MATERIAL PROVIDED:

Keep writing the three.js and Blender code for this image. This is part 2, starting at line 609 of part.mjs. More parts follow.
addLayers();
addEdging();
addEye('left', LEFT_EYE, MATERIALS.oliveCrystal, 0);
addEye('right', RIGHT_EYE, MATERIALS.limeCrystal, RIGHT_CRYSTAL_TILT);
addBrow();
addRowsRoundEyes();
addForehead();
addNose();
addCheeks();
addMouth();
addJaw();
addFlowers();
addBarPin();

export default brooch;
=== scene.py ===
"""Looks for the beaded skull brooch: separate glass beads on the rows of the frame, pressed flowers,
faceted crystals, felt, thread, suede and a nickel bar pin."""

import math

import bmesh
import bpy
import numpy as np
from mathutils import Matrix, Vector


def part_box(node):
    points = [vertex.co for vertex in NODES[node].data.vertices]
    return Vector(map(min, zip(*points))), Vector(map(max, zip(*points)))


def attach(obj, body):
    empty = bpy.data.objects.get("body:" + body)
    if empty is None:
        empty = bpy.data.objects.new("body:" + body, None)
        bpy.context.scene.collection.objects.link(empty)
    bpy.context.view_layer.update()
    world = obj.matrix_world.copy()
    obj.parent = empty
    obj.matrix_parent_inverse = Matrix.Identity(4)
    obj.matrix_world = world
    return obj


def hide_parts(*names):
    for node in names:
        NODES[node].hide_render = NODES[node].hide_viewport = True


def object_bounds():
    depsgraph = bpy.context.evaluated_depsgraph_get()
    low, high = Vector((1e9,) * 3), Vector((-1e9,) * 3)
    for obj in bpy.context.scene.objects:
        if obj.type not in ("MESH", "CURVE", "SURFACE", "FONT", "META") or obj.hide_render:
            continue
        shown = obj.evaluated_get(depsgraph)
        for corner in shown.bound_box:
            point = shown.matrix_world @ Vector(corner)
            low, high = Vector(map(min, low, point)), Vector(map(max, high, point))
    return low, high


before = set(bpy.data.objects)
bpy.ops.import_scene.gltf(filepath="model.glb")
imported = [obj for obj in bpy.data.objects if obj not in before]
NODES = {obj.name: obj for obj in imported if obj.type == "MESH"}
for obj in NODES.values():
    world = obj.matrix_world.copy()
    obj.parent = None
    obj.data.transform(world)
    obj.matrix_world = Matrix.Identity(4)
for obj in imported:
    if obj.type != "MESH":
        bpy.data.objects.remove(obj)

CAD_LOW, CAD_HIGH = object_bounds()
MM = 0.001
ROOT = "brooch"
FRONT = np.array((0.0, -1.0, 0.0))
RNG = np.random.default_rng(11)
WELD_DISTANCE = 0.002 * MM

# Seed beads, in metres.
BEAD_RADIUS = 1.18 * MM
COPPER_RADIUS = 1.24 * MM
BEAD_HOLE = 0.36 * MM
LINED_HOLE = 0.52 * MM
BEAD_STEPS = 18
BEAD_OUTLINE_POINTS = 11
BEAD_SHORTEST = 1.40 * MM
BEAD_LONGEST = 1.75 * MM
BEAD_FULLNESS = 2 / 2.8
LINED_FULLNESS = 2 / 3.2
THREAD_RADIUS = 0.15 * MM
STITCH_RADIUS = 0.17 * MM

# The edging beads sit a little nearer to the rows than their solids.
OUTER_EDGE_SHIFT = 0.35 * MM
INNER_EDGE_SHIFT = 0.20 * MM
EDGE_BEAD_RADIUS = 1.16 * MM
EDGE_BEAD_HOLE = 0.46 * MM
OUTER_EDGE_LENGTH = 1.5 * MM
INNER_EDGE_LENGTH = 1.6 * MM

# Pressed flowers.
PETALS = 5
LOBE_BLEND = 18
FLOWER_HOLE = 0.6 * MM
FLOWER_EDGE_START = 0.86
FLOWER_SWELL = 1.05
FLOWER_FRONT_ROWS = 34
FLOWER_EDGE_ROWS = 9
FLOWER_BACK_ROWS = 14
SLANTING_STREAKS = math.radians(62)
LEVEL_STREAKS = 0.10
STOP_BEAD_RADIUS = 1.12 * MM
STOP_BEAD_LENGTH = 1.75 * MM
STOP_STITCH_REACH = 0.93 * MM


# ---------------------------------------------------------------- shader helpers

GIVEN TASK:
Every line that holds the word "context" should be extracted.

RESULT:
        bpy.context.scene.collection.objects.link(empty)
    bpy.context.view_layer.update()
    depsgraph = bpy.context.evaluated_depsgraph_get()
    for obj in bpy.context.scene.objects:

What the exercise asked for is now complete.